Here’s what we can learn from his amazing life:

Musicians don’t have to die young: Seeger started playing when he was 16 and toured tirelessly first with his seminal band the Weavers and then as a solo artist for close to eight decades. He was 94 when he died.

Your prof may not always be right: Seeger attended Harvard in 1936 as a sociology major but dropped out after two years. He says a professor told him you can’t change the world you can only study it. Seeger’s music inspired generations of artists – including Eddie Vedder and Bruce Springsteen – and folk music, a genre he helped rescue, was at the heart of the civil rights and anti-Vietnam war movements.

Change is possible: He was inducted into the Rock and Roll Hall of Fame in 1996 and referred to by President Clinton as an inconvenient but essential musician when he was honoured at the Kennedy Centre. That was a big shift for the artist. The one-time card-carrying Communist renounced the party in 1950 but was still hauled in front of the House on Un-American Activities and was dropped from the Smothers Brothers show because of his past Communist connections.

Adversity can be sweet: Seeger always said the 50s were the high point of his life.

You can be a folksinger and a great songwriter at the same time: Seeger is famous for resurrecting old songs – he changed the lyric to We Shall Overcome from We Will Overcome with The Weavers – but also co-wrote Turn! Turn! Turn!, Where Have All The Flowers Gone? and If I Had A Hammer, among others. And don’t assume every tune had political overtones. It was Seeger who, while with the Weavers, helped transform Kisses Sweeter Than Wine into a knockout love song.

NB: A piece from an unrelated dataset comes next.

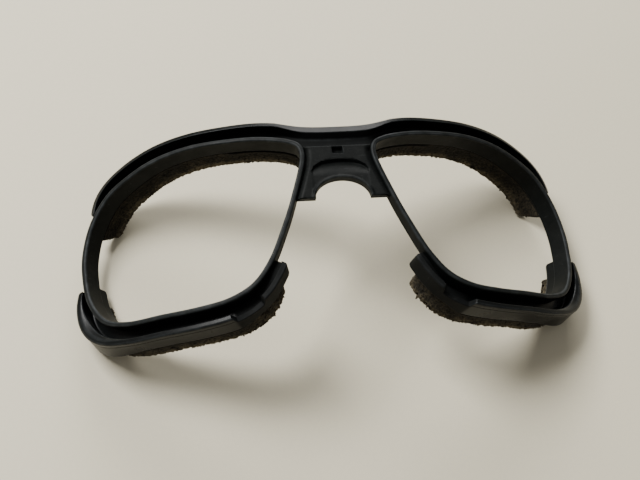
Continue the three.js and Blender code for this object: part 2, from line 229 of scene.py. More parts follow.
class FrontView:
    """The middle line of a rim in the flat front view: brow, temple side, and back along the cheek."""

    STEPS = 80  # between two corners of the rim's shape

    def __init__(self, sizes):
        self.sizes = sizes
        self.nose_x = sizes.rim_gap / 2
        self.half_width = self.nose_x + sizes.lens_width
        corners = np.array([
            (self.nose_x + across * sizes.lens_width, up * sizes.lens_height / 2 - sizes.lens_drop)
            for across, up in RIM_SHAPE
        ])
        steps = np.linspace(0, 1, self.STEPS, endpoint=False)[:, None]
        before, here = np.roll(corners, 1, 0), corners
        after, beyond = np.roll(corners, -1, 0), np.roll(corners, -2, 0)
        points, slopes = [], []
        for p0, p1, p2, p3 in zip(before, here, after, beyond):
            d0, d1, d2 = (math.sqrt(np.linalg.norm(b - a)) for a, b in ((p0, p1), (p1, p2), (p2, p3)))
            m1 = ((p1 - p0) / d0 - (p2 - p0) / (d0 + d1) + (p2 - p1) / d1) * d1
            m2 = ((p2 - p1) / d1 - (p3 - p1) / (d1 + d2) + (p3 - p2) / d2) * d1
            c2 = 3 * (p2 - p1) - 2 * m1 - m2
            c3 = 2 * (p1 - p2) + m1 + m2
            points.append(p1 + m1 * steps + c2 * steps ** 2 + c3 * steps ** 3)
            slopes.append(m1 + 2 * c2 * steps + 3 * c3 * steps ** 2)
        points, slopes = np.concatenate(points), np.concatenate(slopes)
        points, slopes = np.vstack([points, points[:1]]), np.vstack([slopes, slopes[:1]])
        slopes /= np.linalg.norm(slopes, axis=1)[:, None]
        run = np.concatenate([[0], np.cumsum(np.linalg.norm(np.diff(points, axis=0), axis=1))])
        self.length = run[-1]
        self.run, self.points, self.slopes = run / run[-1], points, slopes

    def at(self, shares, reach):
        """Points at these shares of the rim's length, moved outwards by reach."""
        where = np.mod(shares, 1)
        point = [np.interp(where, self.run, self.points[:, i]) for i in (0, 1)]
        along = [np.interp(where, self.run, self.slopes[:, i]) for i in (0, 1)]
        size = np.hypot(*along)
        return np.stack([point[0] - along[1] / size * reach, point[1] + along[0] / size * reach], -1)

    def stations(self, first, last, pitch):
        return np.linspace(first, last, max(2, round((last - first) * self.length / pitch)) + 1)

    def swept(self, shares, section):
        """Flat points (across, up, depth) of a section, given as (reach, depth) at each share."""
        flat = self.at(shares.reshape(len(section), -1), section[..., 0])
        return np.concatenate([flat, section[..., 1:]], -1)


def rim_depths(view, shares):
    s = view.sizes
    flat = view.at(shares, 0)
    across = (flat[:, 0] - view.nose_x) / s.lens_width
    up = np.abs(flat[:, 1] + s.lens_drop) / (s.lens_height / 2)
    nose_bar = (1 - smooth(*NOSE_BAR_ACROSS, across)) * (1 - smooth(*NOSE_BAR_UP, up))
    return s.rim_depth - nose_bar * (s.rim_depth - s.nose_bar_depth)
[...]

You can stay relevant in your old age: Seeger took up every major political cause throughout his life. In the 40s he battled Hitler – in spirit and while in the army. In the 50s he battled anti-Communism, in the 60s racism, in the 70s the Vietnam war, in the 80s, 90s and beyond nuclear power, pollution and the death penalty. And, yes, that was Seeger marching alongside activists in the Occupy movement.

Rest in peace.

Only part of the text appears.